Le stéréotype voudrait donc que les Américains du Sud aient un accent fort, et un sens de l’accueil très développé. Un bon cliché pourrait se résumer à des gens mangeant du poulet frit ou faisant un barbecue sur fond de blues autour d’une grande maison coloniale. Et quelques histoires de fantômes du XIXe siècle racontées en se balançant sur des rocking-chairs. Ça vous dit quelque chose ? C’est normal, le Sud américain est le cadre du genre littéraire du Southern Gothic et de nombreuses œuvres cinématographiques : Autant en emporte le vent, Big Fish, O’Brother, Forrest Gump, Twelve Years a Slave, The Tree Of Life ou Les Proies en sont quelques exemples.
Entre le mythe et le réel, la nostalgie et la désillusion
Son travail photographique est donc à l’image de sa région. Réaliste, quand elle capture les visages des travailleurs de petites villes désertées de Virginie, après l’élection de Donald Trump. Poétique, quand elle immortalise les champs au coucher de soleil. Mystique, quand on la retrouve habillée en écolière dans une nature inquiétante. Impossible de ne pas penser aux paysages marécageux des films de Jeff Nichols (Mud, Take Shelter), à l’ambiance troublante de la première saison de True Detective ou à la récente série Sharp Objects avec Amy Adams.
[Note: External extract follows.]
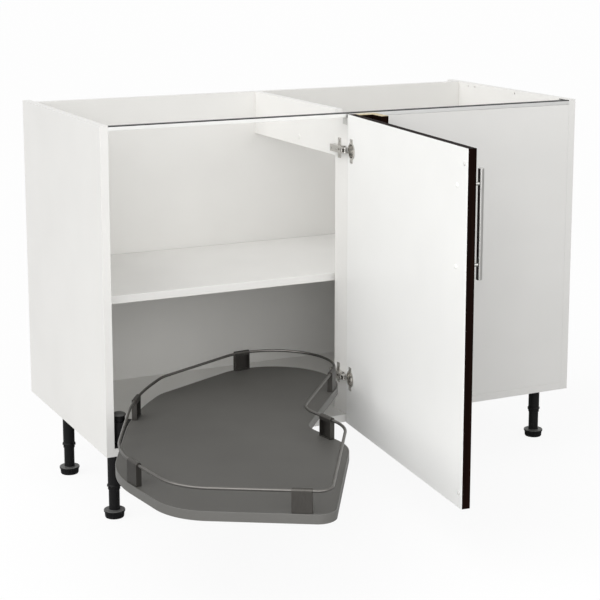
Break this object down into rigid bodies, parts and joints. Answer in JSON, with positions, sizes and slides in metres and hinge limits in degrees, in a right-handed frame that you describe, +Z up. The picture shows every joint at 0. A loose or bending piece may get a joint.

Inspirée par la littérature gothique de la région, ses films et sa musique, Rosie Brock fait aussi appel à son enfance. De son éducation religieuse et de ses étés passés à la campagne, la photographe garde un souvenir romantique ou nostalgique, qui s’est troublé en grandissant. “C’est un endroit qui a été tellement mythifié qu’il devient difficile de savoir ce qui est réel et ce qui est une histoire. Je crois que c’est ce mélange qui est l’essence du Sud.”